* _EXERCISE INSTRUCTIONS_
Beginning with the line that contains "const bowl = new" and ending with the line that contains "obj.parent = empty", reproduce each line exactly; include both and add nothing.

* _SUPPLIED DATA_
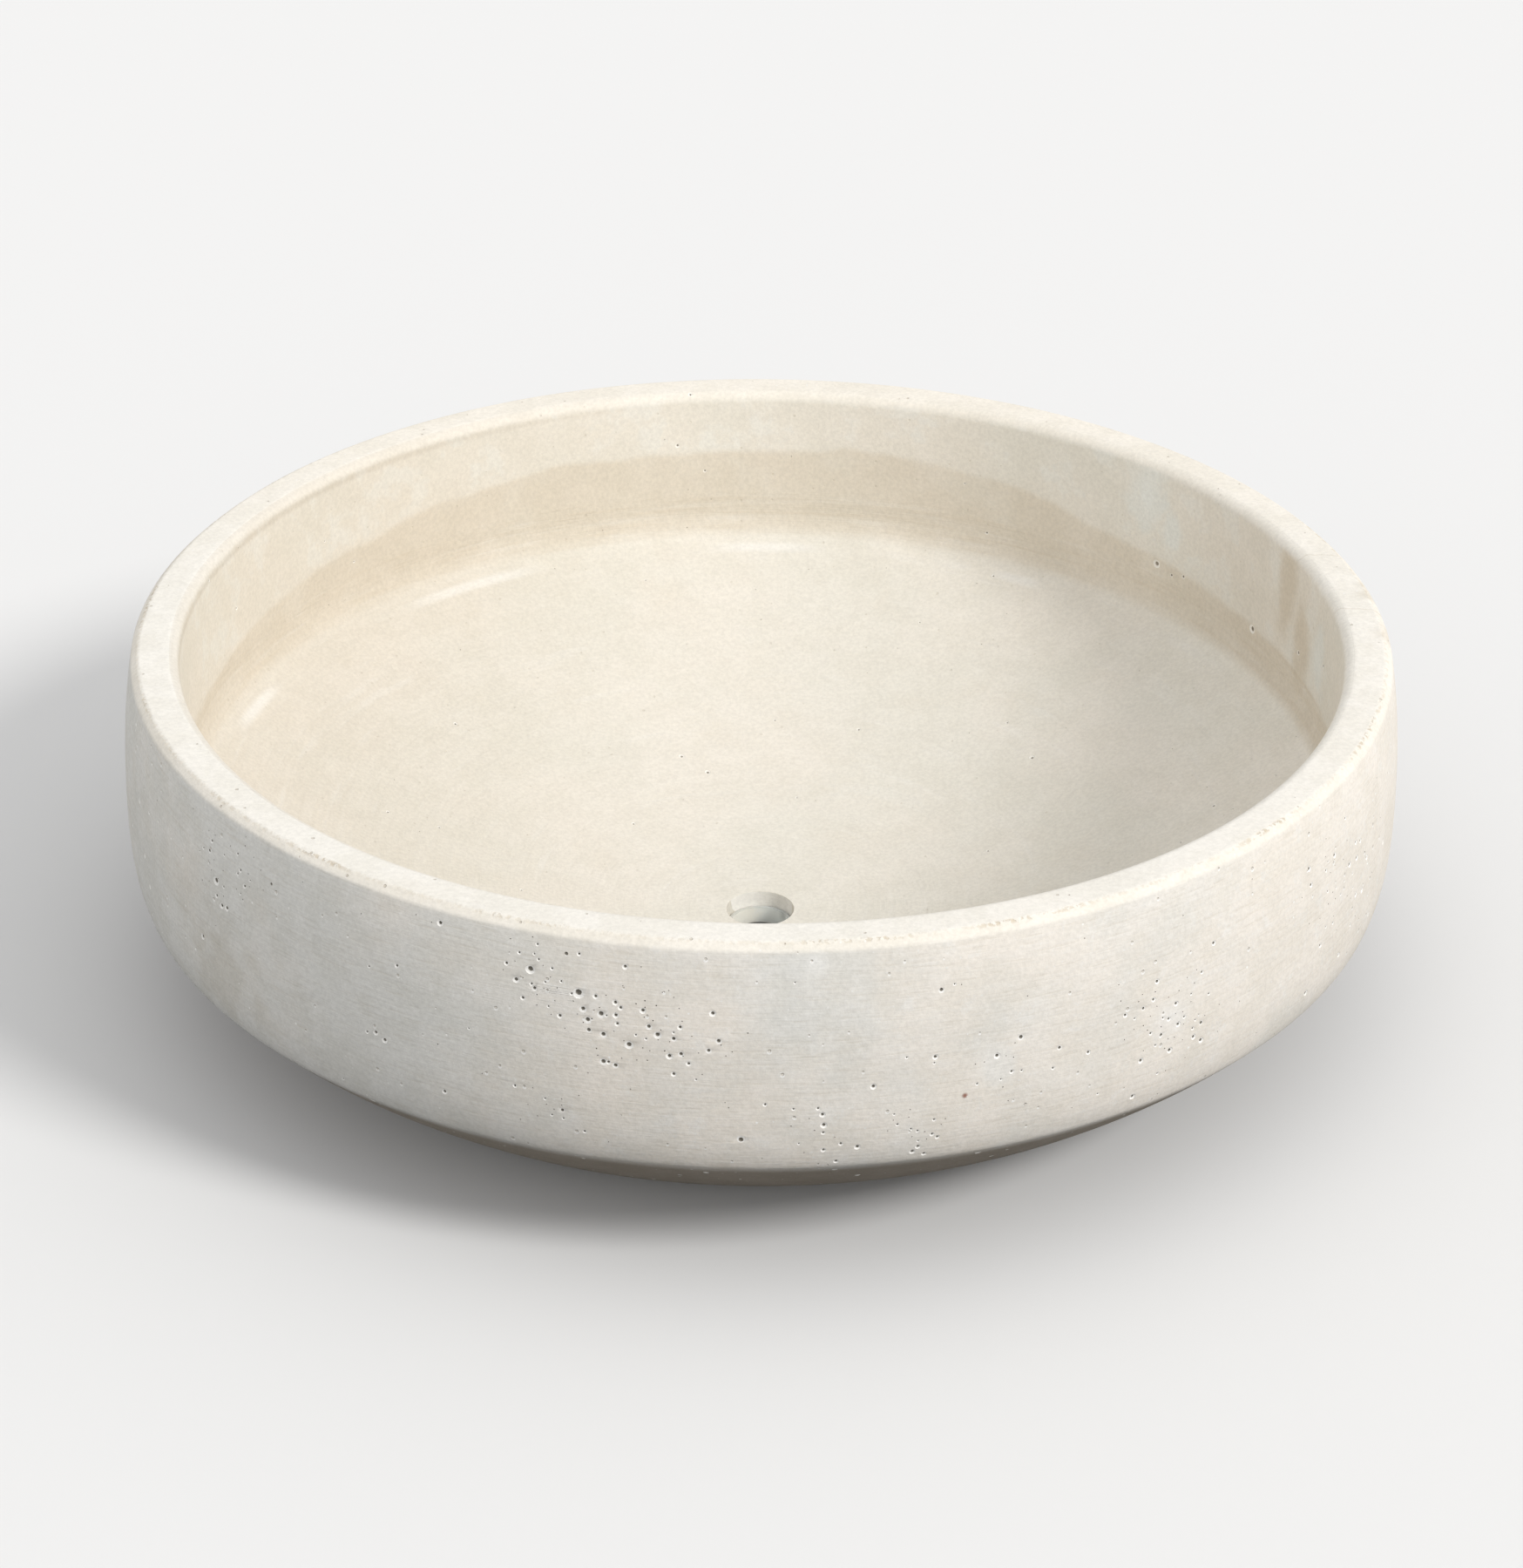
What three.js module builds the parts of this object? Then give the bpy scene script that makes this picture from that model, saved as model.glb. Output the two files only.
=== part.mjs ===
// A low round bowl planter of pale cast concrete. The bowl is one casting, and a short plastic
// sleeve, cast into the middle of its floor, lines the drain hole.
// Millimetres, +Z up. The origin is the centre of the flat base that the bowl stands on.

import * as THREE from 'three';

// Driving dimensions: the outside of the bowl
const height = 145; // from the base to the flat top of the rim
const bellyRadius = 254; // the widest ring, low on the wall
const wallLean = 5; // how far the wall leans in from the belly to the rim's eased edge
const wallBendDrop = 28; // how far below the rim the wall's gentle curve leans in
const tuckIn = 4; // how far the wall draws in again from the belly to its lower edge
const tuckHeight = 29.5; // how far above the lower edge that curve starts
const lowerEdgeHeight = 52.5; // height of the edge where the wall turns under
const lowerEdgeRound = 7; // radius that softens that edge
const turnUnder = 71; // how far the underside draws in from the lower edge to the base
const undersideCrown = 3.8; // how far the underside swells out from a straight cone
const baseRound = 6; // radius that softens the base's edge

// Driving dimensions: the rim
const rimThickness = 19.3; // thickness of the wall at the rim
const easedEdge = 3; // width of the eased outer edge, on the rim's flat
const easedEdgeDrop = 2.8; // height of the eased outer edge, on the wall
const innerEdgeRound = 5.4; // radius of the rim's soft inner edge

// Driving dimensions: the inside of the bowl
const floorThickness = 15; // concrete under the lowest part of the floor, at the drain
const floorRise = 65; // from the lowest part of the floor up to the foot of the inner wall
const floorCurveWidth = 120; // width of the ring where the floor curves up to the wall
const floorFall = 1.5; // fall of the nearly flat middle towards the drain
const innerWallDraft = 0.7; // how far the inner wall leans in by its foot
const coveRound = 15; // radius of the cove between the wall and the floor

// Driving dimensions: the drain and its sleeve
const sleeveRadius = 13.35; // outside of the sleeve, a 26.7 mm pipe
const sleeveWall = 1.5; // thickness of the pipe
const sleeveEdgeRound = 0.4; // radius that eases the pipe's cut ends
const sleeveClearance = 0.3; // between the sleeve and the concrete round it
const sleeveTopRecess = 6.5; // the sleeve ends this far below the floor
const sleeveFootRecess = 1; // and this far above the base
const drainLipRound = 1.5; // worn edge of the concrete round the drain

// How finely the round surfaces are divided: sides round the axis, and straight pieces in a curve
const bowlSides = 96;
const sleeveSides = 48;
const edgeSteps = 3; // in each small rounded edge
const undersideSteps = 5;
const tuckSteps = 5;
const innerEdgeSteps = 5;
const wallSteps = 6;
const coveSteps = 6;
const floorSteps = 10;

// Values that follow from the driving dimensions
const wallTopRadius = bellyRadius - wallLean;
const lowerEdgeRadius = bellyRadius - tuckIn;
const tuckTop = lowerEdgeHeight + tuckHeight;
const tuckBendHeight = lowerEdgeHeight + tuckHeight / 3; // so it bends most near the lower edge
const baseRadius = lowerEdgeRadius - turnUnder;
const innerRimRadius = wallTopRadius - rimThickness;
const innerFootRadius = innerRimRadius - innerWallDraft;
const innerFootHeight = floorThickness + floorRise;
const floorCurveStart = innerFootRadius - floorCurveWidth;
const drainRadius = sleeveRadius + sleeveClearance;

// A corner of an outline, by radius from the axis and height. It is sharp, unless `round` gives
// the radius of an arc that softens it. A corner with `bend` is only the control point of one
// smooth curve between its neighbours. `steps` says how many straight pieces make up the arc or curve.
function corner(radius, z, { round = 0, bend = false, steps = 1 } = {}) {
  return { point: new THREE.Vector2(radius, z), round, bend, steps };
}

// Points of the arc that softens a corner, touching the lines to the corners before and after it.
function arcAtCorner(before, here, after) {
  const towardsBefore = before.point.clone().sub(here.point).normalize();
  const towardsAfter = after.point.clone().sub(here.point).normalize();
  const halfAngle = Math.acos(towardsBefore.dot(towardsAfter)) / 2;
  const sweep = Math.PI - 2 * halfAngle;
  const toCentre = towardsBefore.clone().add(towardsAfter).normalize();
  const centre = here.point.clone().addScaledVector(toCentre, here.round / Math.sin(halfAngle));
  const setback = here.round / Math.tan(halfAngle);
  const fromCentre = here.point.clone().addScaledVector(towardsBefore, setback).sub(centre);
  const turn = towardsBefore.cross(towardsAfter) > 0 ? -sweep : sweep;
  const points = [];
  for (let i = 0; i <= here.steps; i++) {
    const spoke = fromCentre.clone().rotateAround(new THREE.Vector2(), (turn * i) / here.steps);
    points.push(centre.clone().add(spoke));
  }
  return points;
}

// The whole outline: every corner as it is, as an arc, or as a curve between its neighbours.
function outlinePoints(corners) {
  const neighbour = (i, offset) => (i + offset + corners.length) % corners.length;
  const stretches = corners.map((here, i) => {
    if (here.bend) {
      return [];
    }
    if (here.round === 0) {
      return [here.point];
    }
    return arcAtCorner(corners[neighbour(i, -1)], here, corners[neighbour(i, 1)]);
  });
  corners.forEach((here, i) => {
    if (here.bend) {
      const start = stretches[neighbour(i, -1)].at(-1);
      const end = stretches[neighbour(i, 1)][0];
      const curve = new THREE.QuadraticBezierCurve(start, here.point, end);
      stretches[i] = curve.getPoints(here.steps).slice(1, -1);
    }
  });
  return stretches.flat();
}

// A solid of revolution about the Z axis, from a closed outline that runs anticlockwise.
function turned(corners, sides) {
  const points = outlinePoints(corners);
  const geometry = new THREE.LatheGeometry([...points, points[0]], sides);
  geometry.rotateX(Math.PI / 2);
  return geometry;
}

// The concrete bowl: flat base, underside, swelling wall, flat rim, dished floor.
function bowlGeometry() {
  const underside = new THREE.Vector2(turnUnder, lowerEdgeHeight);
  const outwards = new THREE.Vector2(underside.y, -underside.x).normalize();
  const crown = underside.clone().multiplyScalar(0.5).addScaledVector(outwards, 2 * undersideCrown);
  return turned([
    corner(drainRadius, 0),
    corner(baseRadius, 0, { round: baseRound, steps: edgeSteps }),
    corner(baseRadius + crown.x, crown.y, { bend: true, steps: undersideSteps }),
    corner(lowerEdgeRadius, lowerEdgeHeight, { round: lowerEdgeRound, steps: edgeSteps }),
    corner(bellyRadius, tuckBendHeight, { bend: true, steps: tuckSteps }),
    corner(bellyRadius, tuckTop),
    corner(bellyRadius, height - wallBendDrop, { bend: true, steps: wallSteps }),
    corner(wallTopRadius, height - easedEdgeDrop),
    corner(wallTopRadius - easedEdge, height),
    corner(innerRimRadius, height, { round: innerEdgeRound, steps: innerEdgeSteps }),
    corner(innerFootRadius, innerFootHeight, { round: coveRound, steps: coveSteps }),
    corner(floorCurveStart, floorThickness + floorFall, { bend: true, steps: floorSteps }),
    corner(drainRadius, floorThickness, { round: drainLipRound, steps: edgeSteps }),
  ], bowlSides);
}

// The drain sleeve: a short length of plastic pipe, its ends cut square with the sharp edges eased.
function sleeveGeometry() {
  const top = floorThickness - sleeveTopRecess;
  const eased = { round: sleeveEdgeRound, steps: edgeSteps };
  return turned([
    corner(sleeveRadius - sleeveWall, sleeveFootRecess, eased),
    corner(sleeveRadius, sleeveFootRecess, eased),
    corner(sleeveRadius, top, eased),
    corner(sleeveRadius - sleeveWall, top, eased),
  ], sleeveSides);
}

const concrete = new THREE.MeshStandardMaterial({ color: 0xe0d8c8, roughness: 0.86, metalness: 0 });
const plastic = new THREE.MeshStandardMaterial({ color: 0xe4e6e0, roughness: 0.45, metalness: 0 });

const bowl = new THREE.Mesh(bowlGeometry(), concrete);
bowl.name = 'bowl';

const drainSleeve = new THREE.Mesh(sleeveGeometry(), plastic);
drainSleeve.name = 'drain_sleeve';

const planter = new THREE.Group();
planter.add(bowl, drainSleeve);

export default planter;
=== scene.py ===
# A low round bowl planter of pale cast concrete, with a plastic drain sleeve in its floor.
# Metres, +Z up. The origin is the centre of the flat base, and +Y is the way the photograph looks.
import math

import bpy
from mathutils import Matrix, Quaternion, Vector


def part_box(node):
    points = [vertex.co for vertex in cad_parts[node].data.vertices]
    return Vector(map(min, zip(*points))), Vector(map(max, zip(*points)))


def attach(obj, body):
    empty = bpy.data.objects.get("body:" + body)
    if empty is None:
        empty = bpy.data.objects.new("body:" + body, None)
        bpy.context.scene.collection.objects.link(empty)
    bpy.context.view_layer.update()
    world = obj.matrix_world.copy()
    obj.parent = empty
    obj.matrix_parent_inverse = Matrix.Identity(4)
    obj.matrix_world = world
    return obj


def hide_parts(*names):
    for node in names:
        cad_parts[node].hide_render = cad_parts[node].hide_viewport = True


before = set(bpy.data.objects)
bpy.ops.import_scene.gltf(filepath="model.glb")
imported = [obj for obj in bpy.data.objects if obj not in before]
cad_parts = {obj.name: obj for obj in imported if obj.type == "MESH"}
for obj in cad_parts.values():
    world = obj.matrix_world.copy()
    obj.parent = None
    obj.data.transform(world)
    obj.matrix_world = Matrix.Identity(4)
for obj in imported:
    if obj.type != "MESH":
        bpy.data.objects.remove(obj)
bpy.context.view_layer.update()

# ---------------------------------------------------------------------------------------------
# The bowl: one casting of pale concrete, poured in a smooth round mould and floated by hand
# inside. Air trapped against the mould left small round holes in the wall, and the rim was
# rubbed down once the bowl was out, which chipped its outer edge here and there.
# ---------------------------------------------------------------------------------------------

# The outside
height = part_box("bowl")[1].z
belly_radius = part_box("bowl")[1].x
wall_lean = 0.005
wall_bend_drop = 0.028
tuck_in = 0.004
tuck_height = 0.0295
lower_edge_height = 0.0525
lower_edge_round = 0.007
turn_under = 0.071
underside_crown = 0.0038
base_round = 0.006

# The rim
rim_thickness = 0.0193
eased_edge = 0.003
eased_edge_drop = 0.0028
worn_edge_round = 0.003
inner_edge_round = 0.0054

# The inside
floor_thickness = 0.015
floor_rise = 0.065
floor_curve_width = 0.120
floor_fall = 0.0015
inner_wall_draft = 0.0007
cove_round = 0.015
drain_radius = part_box("drain_sleeve")[1].x + 0.0003
drain_lip_round = 0.0005

wall_top_radius = belly_radius - wall_lean
lower_edge_radius = belly_radius - tuck_in
base_radius = lower_edge_radius - turn_under
inner_rim_radius = wall_top_radius - rim_thickness
inner_foot_radius = inner_rim_radius - inner_wall_draft
inner_foot_height = floor_thickness + floor_rise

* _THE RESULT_
const bowl = new THREE.Mesh(bowlGeometry(), concrete);
bowl.name = 'bowl';

const drainSleeve = new THREE.Mesh(sleeveGeometry(), plastic);
drainSleeve.name = 'drain_sleeve';

const planter = new THREE.Group();
planter.add(bowl, drainSleeve);

export default planter;
=== scene.py ===
# A low round bowl planter of pale cast concrete, with a plastic drain sleeve in its floor.
# Metres, +Z up. The origin is the centre of the flat base, and +Y is the way the photograph looks.
import math

import bpy
from mathutils import Matrix, Quaternion, Vector


def part_box(node):
    points = [vertex.co for vertex in cad_parts[node].data.vertices]
    return Vector(map(min, zip(*points))), Vector(map(max, zip(*points)))


def attach(obj, body):
    empty = bpy.data.objects.get("body:" + body)
    if empty is None:
        empty = bpy.data.objects.new("body:" + body, None)
        bpy.context.scene.collection.objects.link(empty)
    bpy.context.view_layer.update()
    world = obj.matrix_world.copy()
    obj.parent = empty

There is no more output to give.